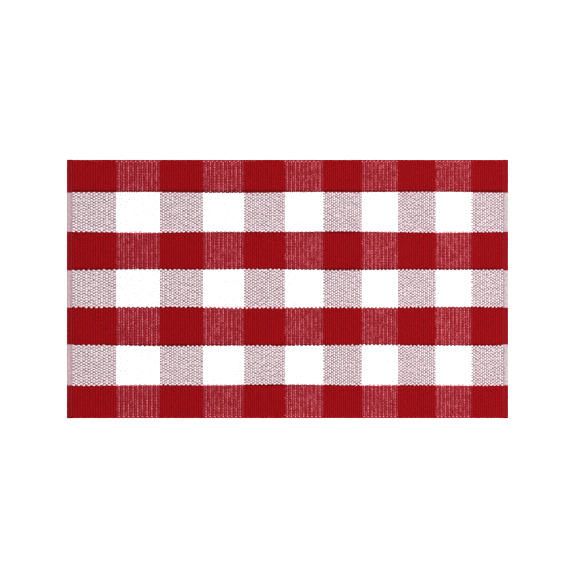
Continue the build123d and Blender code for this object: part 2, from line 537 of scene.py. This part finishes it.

====

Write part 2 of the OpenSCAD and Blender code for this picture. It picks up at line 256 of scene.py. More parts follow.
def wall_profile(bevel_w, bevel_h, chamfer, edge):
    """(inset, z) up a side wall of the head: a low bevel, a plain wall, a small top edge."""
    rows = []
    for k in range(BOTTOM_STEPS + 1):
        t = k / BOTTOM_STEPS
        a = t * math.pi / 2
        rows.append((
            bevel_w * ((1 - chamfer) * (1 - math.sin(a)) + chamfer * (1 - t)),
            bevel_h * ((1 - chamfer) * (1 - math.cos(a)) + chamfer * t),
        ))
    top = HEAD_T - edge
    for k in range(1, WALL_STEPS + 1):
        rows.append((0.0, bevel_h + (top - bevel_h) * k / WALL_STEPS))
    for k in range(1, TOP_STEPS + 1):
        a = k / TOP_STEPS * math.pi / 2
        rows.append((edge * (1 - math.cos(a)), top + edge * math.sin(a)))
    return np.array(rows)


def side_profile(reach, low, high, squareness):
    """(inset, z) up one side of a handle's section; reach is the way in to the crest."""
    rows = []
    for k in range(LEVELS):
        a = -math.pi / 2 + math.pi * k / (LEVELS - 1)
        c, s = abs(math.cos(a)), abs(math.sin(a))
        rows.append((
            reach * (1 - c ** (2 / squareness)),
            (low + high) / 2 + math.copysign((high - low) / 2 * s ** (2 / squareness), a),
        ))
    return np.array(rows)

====

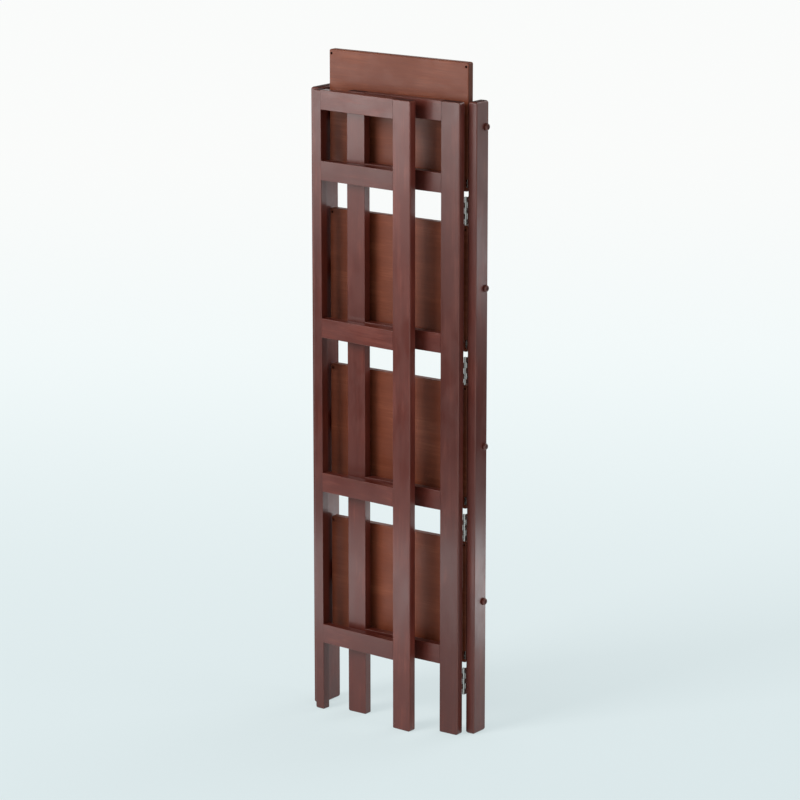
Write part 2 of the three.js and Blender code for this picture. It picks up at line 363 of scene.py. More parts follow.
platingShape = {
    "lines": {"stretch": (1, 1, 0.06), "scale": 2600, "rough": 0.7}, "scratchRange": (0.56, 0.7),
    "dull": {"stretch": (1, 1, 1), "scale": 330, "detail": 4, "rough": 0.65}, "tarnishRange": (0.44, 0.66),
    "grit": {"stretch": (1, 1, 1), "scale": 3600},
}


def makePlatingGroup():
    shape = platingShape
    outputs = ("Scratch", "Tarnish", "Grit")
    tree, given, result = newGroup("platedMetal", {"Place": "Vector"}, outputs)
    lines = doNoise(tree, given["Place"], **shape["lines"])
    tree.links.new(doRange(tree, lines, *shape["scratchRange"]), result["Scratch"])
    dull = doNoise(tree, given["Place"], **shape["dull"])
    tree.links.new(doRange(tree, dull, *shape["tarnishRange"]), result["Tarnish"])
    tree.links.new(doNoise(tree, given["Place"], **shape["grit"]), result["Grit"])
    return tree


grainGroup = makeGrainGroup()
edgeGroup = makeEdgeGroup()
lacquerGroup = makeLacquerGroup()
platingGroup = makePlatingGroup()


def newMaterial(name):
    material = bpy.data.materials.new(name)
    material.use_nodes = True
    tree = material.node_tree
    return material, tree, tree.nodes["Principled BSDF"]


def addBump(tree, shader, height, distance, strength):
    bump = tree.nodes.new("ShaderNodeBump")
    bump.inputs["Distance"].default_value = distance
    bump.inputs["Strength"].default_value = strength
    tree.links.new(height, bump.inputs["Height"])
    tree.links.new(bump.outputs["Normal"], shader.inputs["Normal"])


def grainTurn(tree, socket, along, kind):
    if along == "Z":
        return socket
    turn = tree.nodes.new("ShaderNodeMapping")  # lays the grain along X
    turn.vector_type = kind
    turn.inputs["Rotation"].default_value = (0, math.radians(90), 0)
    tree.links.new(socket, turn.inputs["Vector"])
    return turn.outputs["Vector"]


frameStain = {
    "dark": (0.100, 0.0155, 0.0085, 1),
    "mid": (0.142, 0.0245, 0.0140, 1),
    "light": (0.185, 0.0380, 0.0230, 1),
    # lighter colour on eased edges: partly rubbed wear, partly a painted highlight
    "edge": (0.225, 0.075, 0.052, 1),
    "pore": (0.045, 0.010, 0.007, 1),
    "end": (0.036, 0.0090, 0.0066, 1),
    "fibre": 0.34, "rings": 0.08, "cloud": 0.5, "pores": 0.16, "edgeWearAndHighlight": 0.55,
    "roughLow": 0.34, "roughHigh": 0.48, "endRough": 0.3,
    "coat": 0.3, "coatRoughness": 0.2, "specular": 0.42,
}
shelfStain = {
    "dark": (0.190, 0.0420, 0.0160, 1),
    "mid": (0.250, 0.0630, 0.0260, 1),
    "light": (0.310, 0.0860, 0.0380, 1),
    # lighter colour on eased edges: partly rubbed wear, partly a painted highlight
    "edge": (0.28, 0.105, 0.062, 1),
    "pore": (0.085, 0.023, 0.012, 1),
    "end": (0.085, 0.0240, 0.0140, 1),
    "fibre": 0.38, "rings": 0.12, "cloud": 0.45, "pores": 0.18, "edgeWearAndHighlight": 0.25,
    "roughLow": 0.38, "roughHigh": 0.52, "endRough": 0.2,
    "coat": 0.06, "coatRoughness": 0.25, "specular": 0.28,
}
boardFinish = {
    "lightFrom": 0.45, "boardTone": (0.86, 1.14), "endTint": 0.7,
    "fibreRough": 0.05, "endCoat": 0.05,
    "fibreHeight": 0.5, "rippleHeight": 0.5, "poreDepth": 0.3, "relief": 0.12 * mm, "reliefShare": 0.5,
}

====

## What is required
In the listing, find every line containing the word "code" and list it.

## Answer in full
Continue the build123d and Blender code for this object: part 2, from line 537 of scene.py. This part finishes it.
Write part 2 of the OpenSCAD and Blender code for this picture. It picks up at line 256 of scene.py. More parts follow.
Write part 2 of the three.js and Blender code for this picture. It picks up at line 363 of scene.py. More parts follow.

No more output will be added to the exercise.